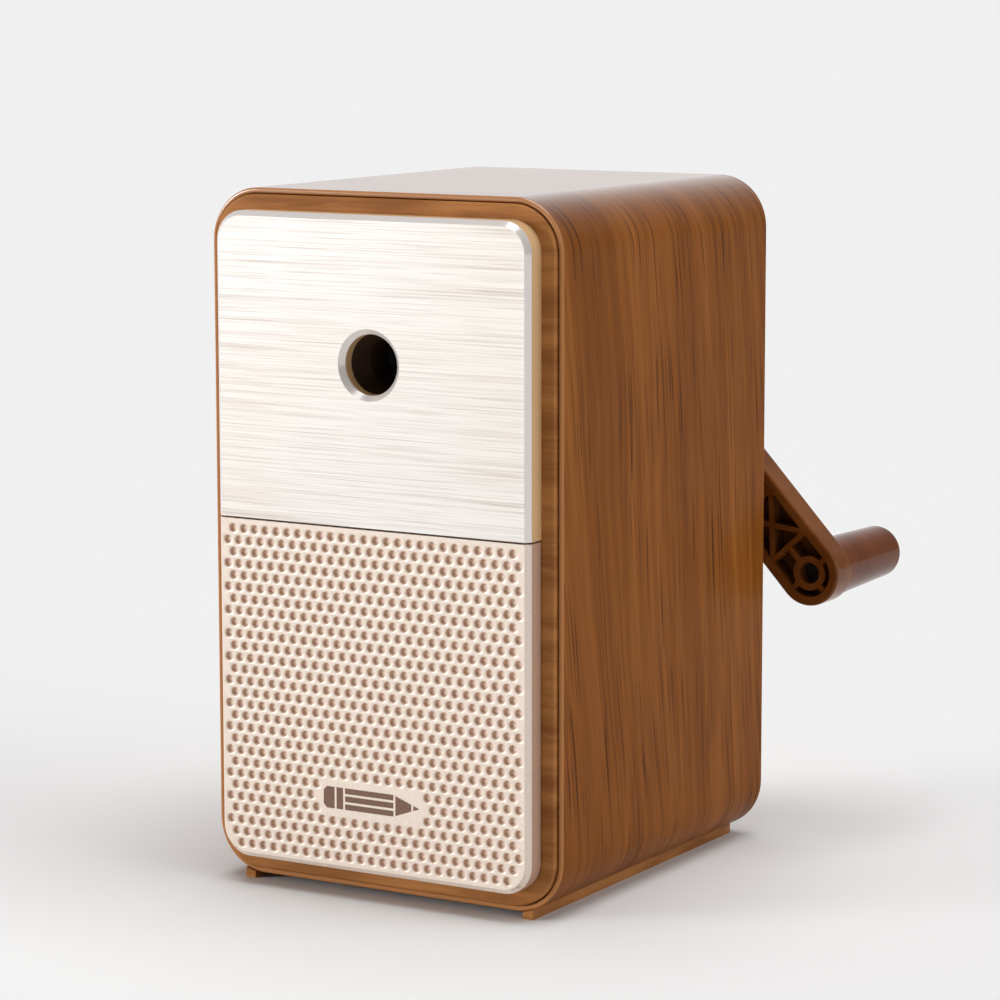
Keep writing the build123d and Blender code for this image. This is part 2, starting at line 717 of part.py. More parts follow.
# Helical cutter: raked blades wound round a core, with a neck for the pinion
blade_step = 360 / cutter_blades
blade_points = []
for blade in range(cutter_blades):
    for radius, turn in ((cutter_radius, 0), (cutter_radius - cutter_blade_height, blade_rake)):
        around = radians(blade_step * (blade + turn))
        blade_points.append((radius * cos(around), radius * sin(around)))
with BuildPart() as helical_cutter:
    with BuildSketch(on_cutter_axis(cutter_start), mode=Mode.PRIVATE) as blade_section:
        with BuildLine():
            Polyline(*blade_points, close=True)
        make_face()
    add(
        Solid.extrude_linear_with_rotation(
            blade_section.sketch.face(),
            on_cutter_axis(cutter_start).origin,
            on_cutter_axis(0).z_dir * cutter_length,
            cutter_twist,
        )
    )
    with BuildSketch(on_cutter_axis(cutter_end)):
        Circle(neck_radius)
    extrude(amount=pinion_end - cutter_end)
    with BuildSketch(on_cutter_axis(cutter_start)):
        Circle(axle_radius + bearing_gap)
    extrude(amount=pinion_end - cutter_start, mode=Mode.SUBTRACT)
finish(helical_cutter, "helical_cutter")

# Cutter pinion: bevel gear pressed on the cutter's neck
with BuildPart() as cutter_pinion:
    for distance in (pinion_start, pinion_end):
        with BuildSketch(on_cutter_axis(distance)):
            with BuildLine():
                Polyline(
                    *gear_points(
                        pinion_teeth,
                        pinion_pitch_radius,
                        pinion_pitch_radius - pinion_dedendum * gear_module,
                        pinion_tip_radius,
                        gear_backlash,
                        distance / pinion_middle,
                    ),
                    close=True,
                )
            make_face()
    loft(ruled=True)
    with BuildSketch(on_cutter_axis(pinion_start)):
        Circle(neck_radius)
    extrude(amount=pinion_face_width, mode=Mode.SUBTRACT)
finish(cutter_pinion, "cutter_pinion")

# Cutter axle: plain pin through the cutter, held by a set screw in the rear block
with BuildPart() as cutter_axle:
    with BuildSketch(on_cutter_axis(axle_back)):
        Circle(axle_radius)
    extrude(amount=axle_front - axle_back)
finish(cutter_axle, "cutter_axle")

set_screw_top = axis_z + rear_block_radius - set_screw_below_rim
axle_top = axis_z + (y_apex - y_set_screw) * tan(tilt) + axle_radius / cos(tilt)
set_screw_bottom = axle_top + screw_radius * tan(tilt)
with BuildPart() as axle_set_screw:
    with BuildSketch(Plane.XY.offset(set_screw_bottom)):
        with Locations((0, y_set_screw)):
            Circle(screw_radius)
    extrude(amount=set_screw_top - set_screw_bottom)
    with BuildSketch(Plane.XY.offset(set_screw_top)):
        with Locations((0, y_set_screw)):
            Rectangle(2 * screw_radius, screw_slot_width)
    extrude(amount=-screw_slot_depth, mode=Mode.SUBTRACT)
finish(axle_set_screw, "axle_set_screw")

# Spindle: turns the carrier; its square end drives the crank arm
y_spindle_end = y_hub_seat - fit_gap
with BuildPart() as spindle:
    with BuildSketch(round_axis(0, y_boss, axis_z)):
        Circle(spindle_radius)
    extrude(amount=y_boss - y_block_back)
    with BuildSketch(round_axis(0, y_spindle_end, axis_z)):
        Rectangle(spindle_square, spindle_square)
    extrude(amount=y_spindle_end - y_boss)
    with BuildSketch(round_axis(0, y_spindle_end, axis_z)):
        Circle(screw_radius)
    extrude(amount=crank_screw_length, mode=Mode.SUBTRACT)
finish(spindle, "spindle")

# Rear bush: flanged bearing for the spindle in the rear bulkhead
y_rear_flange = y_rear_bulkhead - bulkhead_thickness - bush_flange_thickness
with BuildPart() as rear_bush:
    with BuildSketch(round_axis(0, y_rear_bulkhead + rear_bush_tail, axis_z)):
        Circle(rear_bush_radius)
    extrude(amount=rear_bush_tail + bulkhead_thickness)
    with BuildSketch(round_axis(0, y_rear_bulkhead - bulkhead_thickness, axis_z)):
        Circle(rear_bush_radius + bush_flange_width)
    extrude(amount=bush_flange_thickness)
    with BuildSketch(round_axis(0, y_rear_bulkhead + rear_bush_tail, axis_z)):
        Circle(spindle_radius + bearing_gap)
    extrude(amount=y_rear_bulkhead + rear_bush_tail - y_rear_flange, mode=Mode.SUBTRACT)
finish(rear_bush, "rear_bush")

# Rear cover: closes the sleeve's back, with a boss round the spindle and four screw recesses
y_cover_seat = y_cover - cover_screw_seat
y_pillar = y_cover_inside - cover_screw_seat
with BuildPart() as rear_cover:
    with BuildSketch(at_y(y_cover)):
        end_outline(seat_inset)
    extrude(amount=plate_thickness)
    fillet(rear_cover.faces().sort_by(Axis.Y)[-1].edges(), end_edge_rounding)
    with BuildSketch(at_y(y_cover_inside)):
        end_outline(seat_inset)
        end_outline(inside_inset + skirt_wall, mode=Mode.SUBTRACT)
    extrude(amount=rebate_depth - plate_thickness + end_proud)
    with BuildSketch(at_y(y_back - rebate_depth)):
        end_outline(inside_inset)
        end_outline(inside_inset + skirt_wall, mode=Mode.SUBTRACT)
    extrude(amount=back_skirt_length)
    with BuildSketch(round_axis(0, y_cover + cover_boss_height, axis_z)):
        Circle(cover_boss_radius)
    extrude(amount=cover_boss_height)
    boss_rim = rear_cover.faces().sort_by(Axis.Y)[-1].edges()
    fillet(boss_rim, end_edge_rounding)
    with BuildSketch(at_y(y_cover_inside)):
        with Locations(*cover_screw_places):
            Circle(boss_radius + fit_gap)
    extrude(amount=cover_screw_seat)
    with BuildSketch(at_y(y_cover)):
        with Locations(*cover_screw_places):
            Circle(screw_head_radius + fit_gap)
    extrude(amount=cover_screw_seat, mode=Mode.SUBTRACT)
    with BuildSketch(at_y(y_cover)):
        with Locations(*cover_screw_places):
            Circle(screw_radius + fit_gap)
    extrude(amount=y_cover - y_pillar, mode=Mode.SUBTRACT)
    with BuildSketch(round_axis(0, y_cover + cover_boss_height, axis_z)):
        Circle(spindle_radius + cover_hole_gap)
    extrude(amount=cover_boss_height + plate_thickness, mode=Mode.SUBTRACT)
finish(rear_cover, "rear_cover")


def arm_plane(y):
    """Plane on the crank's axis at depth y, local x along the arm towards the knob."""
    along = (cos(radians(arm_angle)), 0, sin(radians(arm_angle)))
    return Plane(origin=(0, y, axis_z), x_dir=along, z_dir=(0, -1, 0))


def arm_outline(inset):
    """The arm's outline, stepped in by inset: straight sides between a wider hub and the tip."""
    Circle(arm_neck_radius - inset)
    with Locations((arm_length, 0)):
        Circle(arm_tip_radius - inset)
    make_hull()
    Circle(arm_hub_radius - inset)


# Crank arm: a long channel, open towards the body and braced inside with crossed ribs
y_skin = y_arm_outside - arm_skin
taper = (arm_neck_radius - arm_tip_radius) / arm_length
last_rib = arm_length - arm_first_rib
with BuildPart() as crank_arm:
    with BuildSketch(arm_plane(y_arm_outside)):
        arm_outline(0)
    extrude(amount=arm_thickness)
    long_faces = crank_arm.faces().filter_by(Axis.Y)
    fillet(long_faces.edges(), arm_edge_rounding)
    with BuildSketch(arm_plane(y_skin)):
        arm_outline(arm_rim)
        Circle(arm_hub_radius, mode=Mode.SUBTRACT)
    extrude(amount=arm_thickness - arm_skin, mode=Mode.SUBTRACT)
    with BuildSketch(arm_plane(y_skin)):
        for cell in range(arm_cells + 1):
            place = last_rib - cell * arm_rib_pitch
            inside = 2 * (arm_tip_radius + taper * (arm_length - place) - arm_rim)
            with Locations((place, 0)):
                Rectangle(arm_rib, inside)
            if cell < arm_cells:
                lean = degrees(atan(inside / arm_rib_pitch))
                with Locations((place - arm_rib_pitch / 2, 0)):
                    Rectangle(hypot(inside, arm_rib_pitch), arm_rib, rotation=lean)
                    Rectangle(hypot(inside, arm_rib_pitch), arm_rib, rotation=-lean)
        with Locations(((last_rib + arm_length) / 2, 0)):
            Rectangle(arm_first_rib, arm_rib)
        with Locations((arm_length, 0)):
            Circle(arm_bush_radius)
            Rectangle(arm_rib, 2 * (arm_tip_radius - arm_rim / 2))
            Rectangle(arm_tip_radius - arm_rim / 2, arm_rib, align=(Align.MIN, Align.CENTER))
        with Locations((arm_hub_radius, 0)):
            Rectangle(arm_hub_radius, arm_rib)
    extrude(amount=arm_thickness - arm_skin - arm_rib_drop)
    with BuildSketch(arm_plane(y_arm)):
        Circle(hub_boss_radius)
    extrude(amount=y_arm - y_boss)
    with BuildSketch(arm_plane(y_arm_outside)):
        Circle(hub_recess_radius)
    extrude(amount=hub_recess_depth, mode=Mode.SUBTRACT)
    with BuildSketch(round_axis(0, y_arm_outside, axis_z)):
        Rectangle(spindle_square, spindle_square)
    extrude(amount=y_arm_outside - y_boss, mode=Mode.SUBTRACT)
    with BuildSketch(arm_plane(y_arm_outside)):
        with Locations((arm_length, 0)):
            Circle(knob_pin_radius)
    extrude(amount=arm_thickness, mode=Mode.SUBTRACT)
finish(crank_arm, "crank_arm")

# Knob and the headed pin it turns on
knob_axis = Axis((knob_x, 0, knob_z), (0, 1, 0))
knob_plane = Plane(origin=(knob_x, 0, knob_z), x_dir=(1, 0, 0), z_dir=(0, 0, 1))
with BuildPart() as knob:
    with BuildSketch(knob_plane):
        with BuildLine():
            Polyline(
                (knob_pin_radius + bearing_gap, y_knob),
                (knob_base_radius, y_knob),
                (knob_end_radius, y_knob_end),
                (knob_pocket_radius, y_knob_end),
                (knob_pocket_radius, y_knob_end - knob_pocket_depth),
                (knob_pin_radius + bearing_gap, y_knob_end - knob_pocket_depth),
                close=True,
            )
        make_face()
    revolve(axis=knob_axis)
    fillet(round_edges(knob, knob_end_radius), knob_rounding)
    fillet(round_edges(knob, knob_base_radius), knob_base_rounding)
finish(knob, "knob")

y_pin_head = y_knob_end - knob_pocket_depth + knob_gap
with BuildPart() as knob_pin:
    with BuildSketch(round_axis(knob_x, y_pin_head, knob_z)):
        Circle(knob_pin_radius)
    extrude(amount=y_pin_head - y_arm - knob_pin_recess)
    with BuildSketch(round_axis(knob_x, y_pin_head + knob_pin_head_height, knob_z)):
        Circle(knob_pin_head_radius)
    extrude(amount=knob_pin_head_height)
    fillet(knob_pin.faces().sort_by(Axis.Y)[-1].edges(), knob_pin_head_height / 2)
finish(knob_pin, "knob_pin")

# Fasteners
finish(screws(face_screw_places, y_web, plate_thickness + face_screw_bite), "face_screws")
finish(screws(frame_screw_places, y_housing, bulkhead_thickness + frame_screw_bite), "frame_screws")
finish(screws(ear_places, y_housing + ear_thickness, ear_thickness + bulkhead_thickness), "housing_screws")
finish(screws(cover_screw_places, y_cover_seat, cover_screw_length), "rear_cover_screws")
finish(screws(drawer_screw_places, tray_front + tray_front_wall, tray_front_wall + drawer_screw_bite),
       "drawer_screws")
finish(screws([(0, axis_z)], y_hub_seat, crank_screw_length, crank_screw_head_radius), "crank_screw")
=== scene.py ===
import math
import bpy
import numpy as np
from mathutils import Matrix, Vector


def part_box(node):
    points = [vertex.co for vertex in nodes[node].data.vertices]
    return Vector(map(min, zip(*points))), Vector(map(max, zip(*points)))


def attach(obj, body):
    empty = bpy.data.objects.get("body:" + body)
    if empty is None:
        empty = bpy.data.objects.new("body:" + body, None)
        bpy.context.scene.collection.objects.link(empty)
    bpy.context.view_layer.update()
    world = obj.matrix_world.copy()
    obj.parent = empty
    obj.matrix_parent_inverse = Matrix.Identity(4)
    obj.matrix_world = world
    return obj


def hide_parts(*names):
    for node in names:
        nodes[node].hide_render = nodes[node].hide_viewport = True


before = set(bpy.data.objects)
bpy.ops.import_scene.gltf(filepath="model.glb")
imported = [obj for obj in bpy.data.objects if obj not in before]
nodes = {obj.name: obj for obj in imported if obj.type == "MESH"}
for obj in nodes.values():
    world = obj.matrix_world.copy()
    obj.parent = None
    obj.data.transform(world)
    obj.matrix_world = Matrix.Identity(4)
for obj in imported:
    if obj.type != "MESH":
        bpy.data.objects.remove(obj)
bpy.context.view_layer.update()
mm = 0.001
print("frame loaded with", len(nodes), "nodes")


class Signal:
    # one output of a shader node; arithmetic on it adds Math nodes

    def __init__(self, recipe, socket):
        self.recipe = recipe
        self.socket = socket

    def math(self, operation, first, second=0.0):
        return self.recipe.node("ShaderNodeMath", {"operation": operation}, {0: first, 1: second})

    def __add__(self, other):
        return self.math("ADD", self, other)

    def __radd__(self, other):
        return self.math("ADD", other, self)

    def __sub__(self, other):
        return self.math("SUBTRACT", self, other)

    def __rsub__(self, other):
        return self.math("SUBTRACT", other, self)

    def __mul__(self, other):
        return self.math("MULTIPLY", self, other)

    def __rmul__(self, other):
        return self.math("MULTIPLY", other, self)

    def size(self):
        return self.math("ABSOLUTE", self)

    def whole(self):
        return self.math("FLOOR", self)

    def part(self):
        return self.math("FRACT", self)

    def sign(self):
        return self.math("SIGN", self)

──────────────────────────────

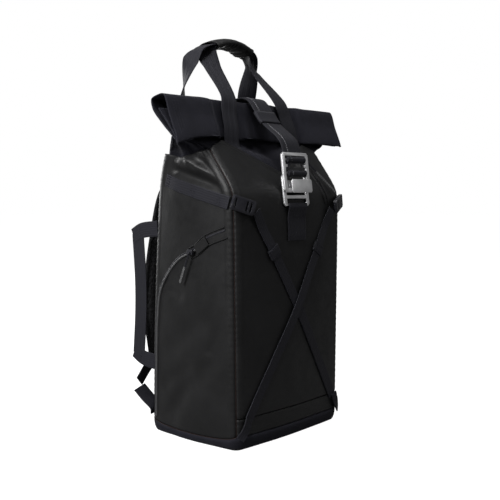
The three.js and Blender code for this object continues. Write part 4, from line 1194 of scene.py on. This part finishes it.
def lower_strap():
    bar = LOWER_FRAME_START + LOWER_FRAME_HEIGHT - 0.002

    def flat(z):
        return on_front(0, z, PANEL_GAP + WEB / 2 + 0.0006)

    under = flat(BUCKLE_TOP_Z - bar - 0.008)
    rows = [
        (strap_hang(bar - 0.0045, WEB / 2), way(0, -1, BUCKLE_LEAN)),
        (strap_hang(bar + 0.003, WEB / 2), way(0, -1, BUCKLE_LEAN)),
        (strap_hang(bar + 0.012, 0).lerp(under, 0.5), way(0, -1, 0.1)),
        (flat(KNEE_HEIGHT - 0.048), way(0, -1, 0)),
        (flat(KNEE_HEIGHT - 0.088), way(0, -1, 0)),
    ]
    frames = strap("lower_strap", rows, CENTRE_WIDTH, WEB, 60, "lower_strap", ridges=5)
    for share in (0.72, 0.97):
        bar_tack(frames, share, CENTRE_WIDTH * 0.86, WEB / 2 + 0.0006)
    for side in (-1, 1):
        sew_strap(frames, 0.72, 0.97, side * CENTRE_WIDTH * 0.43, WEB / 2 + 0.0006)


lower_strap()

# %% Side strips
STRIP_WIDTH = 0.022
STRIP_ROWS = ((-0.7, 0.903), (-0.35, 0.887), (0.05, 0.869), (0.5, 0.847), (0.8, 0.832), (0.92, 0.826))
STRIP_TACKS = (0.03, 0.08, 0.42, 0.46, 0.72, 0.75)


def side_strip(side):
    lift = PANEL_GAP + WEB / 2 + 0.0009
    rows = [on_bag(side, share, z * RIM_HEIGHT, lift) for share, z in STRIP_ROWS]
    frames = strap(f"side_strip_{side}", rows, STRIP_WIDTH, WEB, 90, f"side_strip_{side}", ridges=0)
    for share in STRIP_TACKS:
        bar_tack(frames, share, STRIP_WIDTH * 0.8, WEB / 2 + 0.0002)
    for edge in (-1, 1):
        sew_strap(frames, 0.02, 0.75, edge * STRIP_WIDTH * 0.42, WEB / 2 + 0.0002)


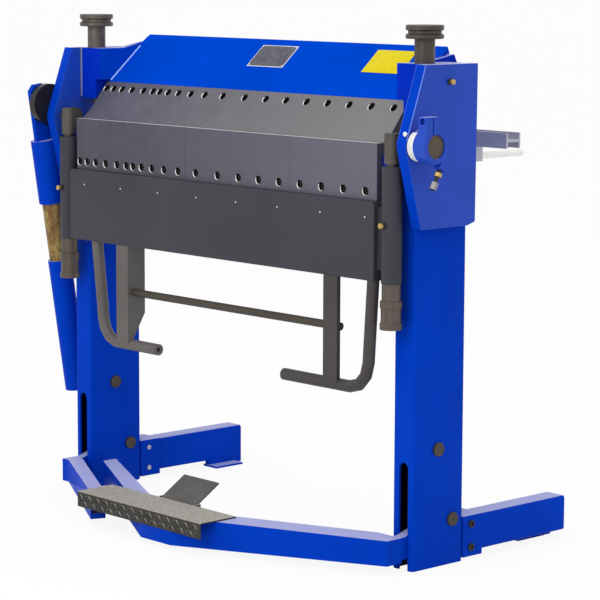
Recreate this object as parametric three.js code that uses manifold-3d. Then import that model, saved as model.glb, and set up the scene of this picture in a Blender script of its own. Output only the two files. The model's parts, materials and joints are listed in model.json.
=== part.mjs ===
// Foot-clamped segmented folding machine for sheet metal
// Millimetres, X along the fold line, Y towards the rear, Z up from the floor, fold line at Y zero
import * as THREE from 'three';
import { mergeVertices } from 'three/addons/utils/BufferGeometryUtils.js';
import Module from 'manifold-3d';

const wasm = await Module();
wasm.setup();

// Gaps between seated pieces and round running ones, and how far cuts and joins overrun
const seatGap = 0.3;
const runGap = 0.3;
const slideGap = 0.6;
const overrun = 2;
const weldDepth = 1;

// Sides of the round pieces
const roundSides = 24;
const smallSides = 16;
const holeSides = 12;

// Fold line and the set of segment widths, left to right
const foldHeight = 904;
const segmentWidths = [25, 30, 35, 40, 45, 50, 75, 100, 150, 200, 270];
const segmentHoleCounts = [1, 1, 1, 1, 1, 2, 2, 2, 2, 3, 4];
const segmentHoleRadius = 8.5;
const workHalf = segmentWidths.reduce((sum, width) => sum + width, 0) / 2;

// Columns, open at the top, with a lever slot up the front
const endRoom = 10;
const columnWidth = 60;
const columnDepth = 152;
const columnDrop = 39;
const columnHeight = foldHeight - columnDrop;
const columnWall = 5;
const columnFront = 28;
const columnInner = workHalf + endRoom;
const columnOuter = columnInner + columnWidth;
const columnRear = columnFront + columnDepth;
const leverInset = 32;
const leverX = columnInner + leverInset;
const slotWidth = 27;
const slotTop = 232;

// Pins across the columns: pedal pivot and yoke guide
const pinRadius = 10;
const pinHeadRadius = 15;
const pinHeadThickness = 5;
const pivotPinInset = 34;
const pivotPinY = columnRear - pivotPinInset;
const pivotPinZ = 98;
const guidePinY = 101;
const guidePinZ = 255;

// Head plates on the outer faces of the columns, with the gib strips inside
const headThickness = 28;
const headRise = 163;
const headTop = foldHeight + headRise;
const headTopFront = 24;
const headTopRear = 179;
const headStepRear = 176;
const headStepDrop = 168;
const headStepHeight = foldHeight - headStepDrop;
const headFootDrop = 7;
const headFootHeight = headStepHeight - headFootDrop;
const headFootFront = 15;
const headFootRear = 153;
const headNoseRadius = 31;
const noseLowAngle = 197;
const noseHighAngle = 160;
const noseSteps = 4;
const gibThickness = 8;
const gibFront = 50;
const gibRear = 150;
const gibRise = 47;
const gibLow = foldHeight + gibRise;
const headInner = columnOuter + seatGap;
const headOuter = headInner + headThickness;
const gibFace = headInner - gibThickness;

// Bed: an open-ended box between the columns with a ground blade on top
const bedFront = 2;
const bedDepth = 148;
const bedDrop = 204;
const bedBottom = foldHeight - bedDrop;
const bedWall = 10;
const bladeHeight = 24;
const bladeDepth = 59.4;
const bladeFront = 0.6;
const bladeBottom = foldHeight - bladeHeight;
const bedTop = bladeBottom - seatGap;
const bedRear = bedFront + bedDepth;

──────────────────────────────

[Short task] Begin at the line that has "The three.js and", stop after the line that has "Recreate this object", and repeat exactly those lines, nothing more.

[Task output]
The three.js and Blender code for this object continues. Write part 4, from line 1194 of scene.py on. This part finishes it.
def lower_strap():
    bar = LOWER_FRAME_START + LOWER_FRAME_HEIGHT - 0.002

    def flat(z):
        return on_front(0, z, PANEL_GAP + WEB / 2 + 0.0006)

    under = flat(BUCKLE_TOP_Z - bar - 0.008)
    rows = [
        (strap_hang(bar - 0.0045, WEB / 2), way(0, -1, BUCKLE_LEAN)),
        (strap_hang(bar + 0.003, WEB / 2), way(0, -1, BUCKLE_LEAN)),
        (strap_hang(bar + 0.012, 0).lerp(under, 0.5), way(0, -1, 0.1)),
        (flat(KNEE_HEIGHT - 0.048), way(0, -1, 0)),
        (flat(KNEE_HEIGHT - 0.088), way(0, -1, 0)),
    ]
    frames = strap("lower_strap", rows, CENTRE_WIDTH, WEB, 60, "lower_strap", ridges=5)
    for share in (0.72, 0.97):
        bar_tack(frames, share, CENTRE_WIDTH * 0.86, WEB / 2 + 0.0006)
    for side in (-1, 1):
        sew_strap(frames, 0.72, 0.97, side * CENTRE_WIDTH * 0.43, WEB / 2 + 0.0006)


lower_strap()

# %% Side strips
STRIP_WIDTH = 0.022
STRIP_ROWS = ((-0.7, 0.903), (-0.35, 0.887), (0.05, 0.869), (0.5, 0.847), (0.8, 0.832), (0.92, 0.826))
STRIP_TACKS = (0.03, 0.08, 0.42, 0.46, 0.72, 0.75)


def side_strip(side):
    lift = PANEL_GAP + WEB / 2 + 0.0009
    rows = [on_bag(side, share, z * RIM_HEIGHT, lift) for share, z in STRIP_ROWS]
    frames = strap(f"side_strip_{side}", rows, STRIP_WIDTH, WEB, 90, f"side_strip_{side}", ridges=0)
    for share in STRIP_TACKS:
        bar_tack(frames, share, STRIP_WIDTH * 0.8, WEB / 2 + 0.0002)
    for edge in (-1, 1):
        sew_strap(frames, 0.02, 0.75, edge * STRIP_WIDTH * 0.42, WEB / 2 + 0.0002)


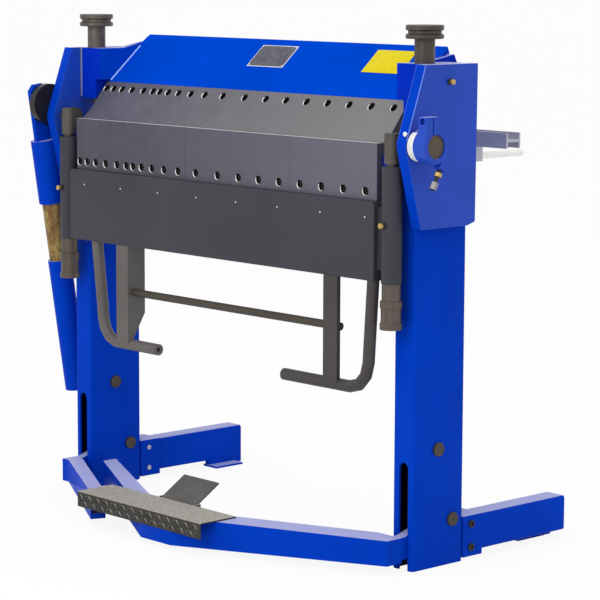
Recreate this object as parametric three.js code that uses manifold-3d. Then import that model, saved as model.glb, and set up the scene of this picture in a Blender script of its own. Output only the two files. The model's parts, materials and joints are listed in model.json.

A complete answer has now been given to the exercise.